AIM OF THE TASK: Copy the lines holding the word "their", all of them.
───── DATA SUPPLIED ─────
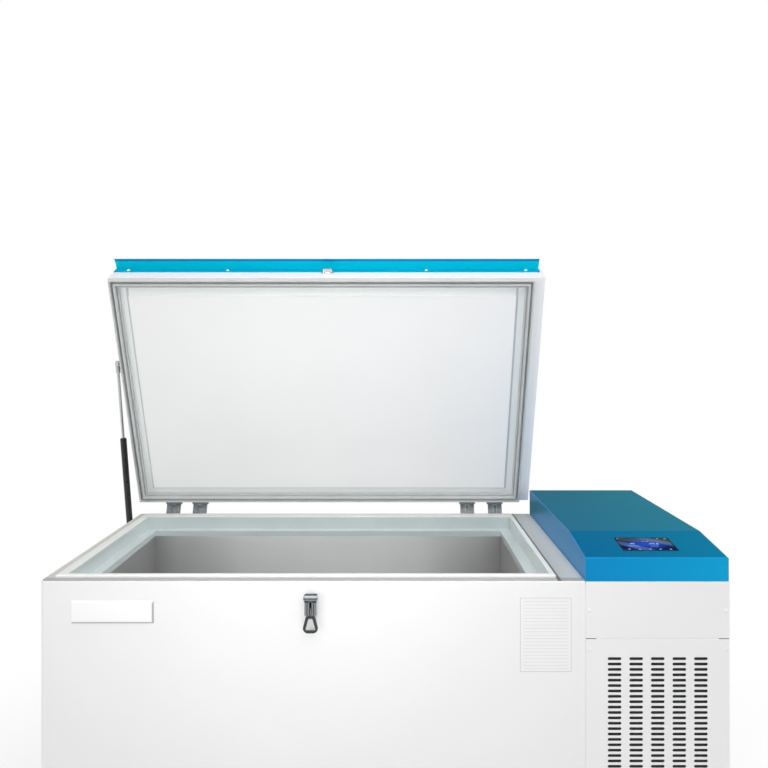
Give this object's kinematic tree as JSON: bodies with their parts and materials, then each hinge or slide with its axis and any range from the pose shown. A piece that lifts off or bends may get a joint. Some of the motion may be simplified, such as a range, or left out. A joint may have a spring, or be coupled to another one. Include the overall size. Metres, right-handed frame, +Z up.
─────
───── DATA SUPPLIED ─────
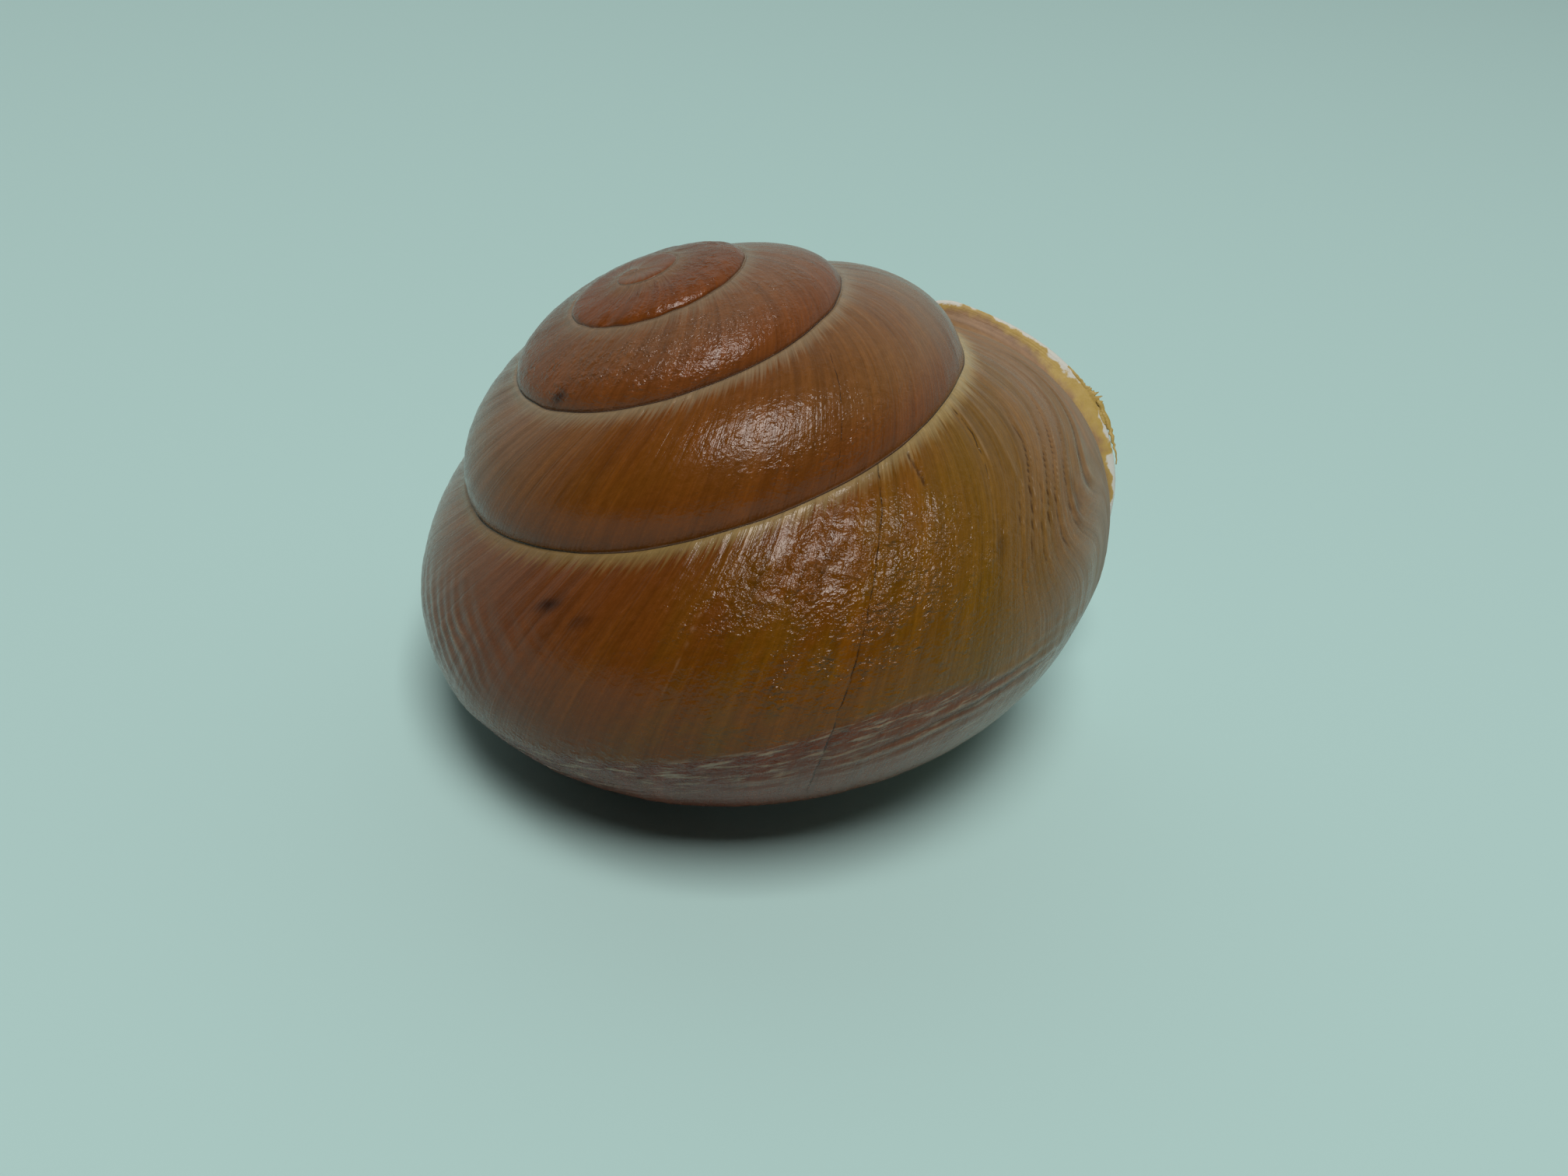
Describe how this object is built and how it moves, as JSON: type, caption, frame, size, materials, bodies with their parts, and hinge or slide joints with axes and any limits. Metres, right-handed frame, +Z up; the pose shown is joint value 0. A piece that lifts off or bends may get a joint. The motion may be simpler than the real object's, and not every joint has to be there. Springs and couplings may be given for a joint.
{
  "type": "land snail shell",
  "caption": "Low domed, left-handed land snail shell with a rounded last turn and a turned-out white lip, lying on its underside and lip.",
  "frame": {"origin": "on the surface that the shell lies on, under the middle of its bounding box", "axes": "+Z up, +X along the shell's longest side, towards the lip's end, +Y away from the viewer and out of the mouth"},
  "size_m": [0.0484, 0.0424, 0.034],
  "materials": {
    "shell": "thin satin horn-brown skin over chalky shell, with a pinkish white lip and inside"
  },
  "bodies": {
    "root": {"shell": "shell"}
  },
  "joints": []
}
─────
───── DATA SUPPLIED ─────
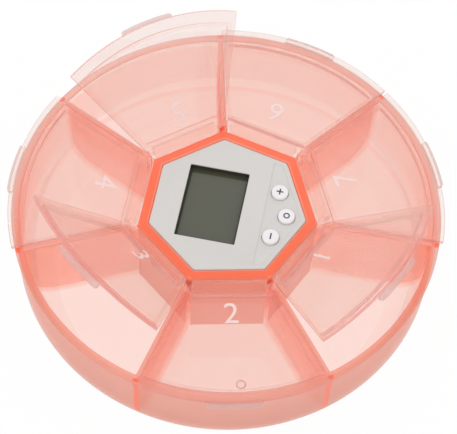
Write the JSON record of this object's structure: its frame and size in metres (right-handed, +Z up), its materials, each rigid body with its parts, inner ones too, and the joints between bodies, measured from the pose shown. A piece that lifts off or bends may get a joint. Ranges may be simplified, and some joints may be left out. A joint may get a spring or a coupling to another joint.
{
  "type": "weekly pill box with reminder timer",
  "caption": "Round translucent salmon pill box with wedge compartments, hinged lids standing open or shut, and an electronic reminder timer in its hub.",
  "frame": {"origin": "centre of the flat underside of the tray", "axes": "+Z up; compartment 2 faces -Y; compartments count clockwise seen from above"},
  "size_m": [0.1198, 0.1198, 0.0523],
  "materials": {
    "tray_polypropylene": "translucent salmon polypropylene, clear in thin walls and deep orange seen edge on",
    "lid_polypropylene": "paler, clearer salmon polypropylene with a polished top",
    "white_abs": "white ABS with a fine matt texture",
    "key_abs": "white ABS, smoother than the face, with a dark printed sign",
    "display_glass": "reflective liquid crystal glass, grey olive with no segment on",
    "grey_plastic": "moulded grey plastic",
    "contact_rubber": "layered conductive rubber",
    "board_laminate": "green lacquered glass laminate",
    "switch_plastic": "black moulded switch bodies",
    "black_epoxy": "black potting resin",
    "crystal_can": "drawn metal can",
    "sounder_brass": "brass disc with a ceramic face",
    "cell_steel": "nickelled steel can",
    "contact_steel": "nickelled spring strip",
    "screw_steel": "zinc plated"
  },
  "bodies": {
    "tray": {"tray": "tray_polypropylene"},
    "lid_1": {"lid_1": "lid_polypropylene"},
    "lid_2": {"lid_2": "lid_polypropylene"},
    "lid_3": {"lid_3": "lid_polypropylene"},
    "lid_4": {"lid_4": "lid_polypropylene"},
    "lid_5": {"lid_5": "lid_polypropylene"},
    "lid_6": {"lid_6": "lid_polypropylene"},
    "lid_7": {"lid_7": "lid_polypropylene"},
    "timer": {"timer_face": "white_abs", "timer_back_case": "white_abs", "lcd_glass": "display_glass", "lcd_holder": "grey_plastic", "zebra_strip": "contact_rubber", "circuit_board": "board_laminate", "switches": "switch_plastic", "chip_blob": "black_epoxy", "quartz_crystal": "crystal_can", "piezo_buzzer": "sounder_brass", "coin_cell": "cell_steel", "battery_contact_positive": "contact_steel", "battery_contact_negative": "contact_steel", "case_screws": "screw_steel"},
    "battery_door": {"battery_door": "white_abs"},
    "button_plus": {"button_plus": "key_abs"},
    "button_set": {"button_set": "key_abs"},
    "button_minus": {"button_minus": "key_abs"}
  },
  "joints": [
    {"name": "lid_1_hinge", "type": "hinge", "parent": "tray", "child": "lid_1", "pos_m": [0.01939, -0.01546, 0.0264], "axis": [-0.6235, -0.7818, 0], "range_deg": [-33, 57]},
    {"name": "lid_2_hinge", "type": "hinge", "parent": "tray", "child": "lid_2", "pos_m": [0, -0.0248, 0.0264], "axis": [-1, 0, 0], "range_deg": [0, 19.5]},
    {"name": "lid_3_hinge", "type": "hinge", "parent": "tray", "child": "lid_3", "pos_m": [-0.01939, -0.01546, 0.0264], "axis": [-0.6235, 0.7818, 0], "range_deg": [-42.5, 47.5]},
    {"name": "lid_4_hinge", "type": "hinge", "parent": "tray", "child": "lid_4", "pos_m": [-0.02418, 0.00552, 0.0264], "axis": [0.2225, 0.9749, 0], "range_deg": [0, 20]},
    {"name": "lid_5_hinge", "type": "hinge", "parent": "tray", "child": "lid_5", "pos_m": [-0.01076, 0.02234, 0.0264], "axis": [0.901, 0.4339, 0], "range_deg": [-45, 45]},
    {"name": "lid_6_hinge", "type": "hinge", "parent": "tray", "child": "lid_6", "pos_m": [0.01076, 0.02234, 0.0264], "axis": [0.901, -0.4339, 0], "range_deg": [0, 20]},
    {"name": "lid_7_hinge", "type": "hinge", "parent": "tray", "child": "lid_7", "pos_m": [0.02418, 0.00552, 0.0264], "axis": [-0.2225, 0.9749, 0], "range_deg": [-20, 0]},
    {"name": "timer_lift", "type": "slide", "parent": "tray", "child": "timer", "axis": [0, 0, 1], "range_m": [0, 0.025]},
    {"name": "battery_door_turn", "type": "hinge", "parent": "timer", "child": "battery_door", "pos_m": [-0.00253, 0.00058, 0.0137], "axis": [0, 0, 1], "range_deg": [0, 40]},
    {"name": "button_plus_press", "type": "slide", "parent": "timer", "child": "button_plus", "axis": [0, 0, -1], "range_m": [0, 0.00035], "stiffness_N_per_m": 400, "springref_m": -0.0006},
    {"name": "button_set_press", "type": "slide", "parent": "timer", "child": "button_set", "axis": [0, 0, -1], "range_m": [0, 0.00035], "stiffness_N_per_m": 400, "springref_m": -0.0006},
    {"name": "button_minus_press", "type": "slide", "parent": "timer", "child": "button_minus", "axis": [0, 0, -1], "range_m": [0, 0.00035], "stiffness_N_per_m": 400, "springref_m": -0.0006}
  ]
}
─────
THE REPLY:
Give this object's kinematic tree as JSON: bodies with their parts and materials, then each hinge or slide with its axis and any range from the pose shown. A piece that lifts off or bends may get a joint. Some of the motion may be simplified, such as a range, or left out. A joint may have a spring, or be coupled to another one. Include the overall size. Metres, right-handed frame, +Z up.
Describe how this object is built and how it moves, as JSON: type, caption, frame, size, materials, bodies with their parts, and hinge or slide joints with axes and any limits. Metres, right-handed frame, +Z up; the pose shown is joint value 0. A piece that lifts off or bends may get a joint. The motion may be simpler than the real object's, and not every joint has to be there. Springs and couplings may be given for a joint.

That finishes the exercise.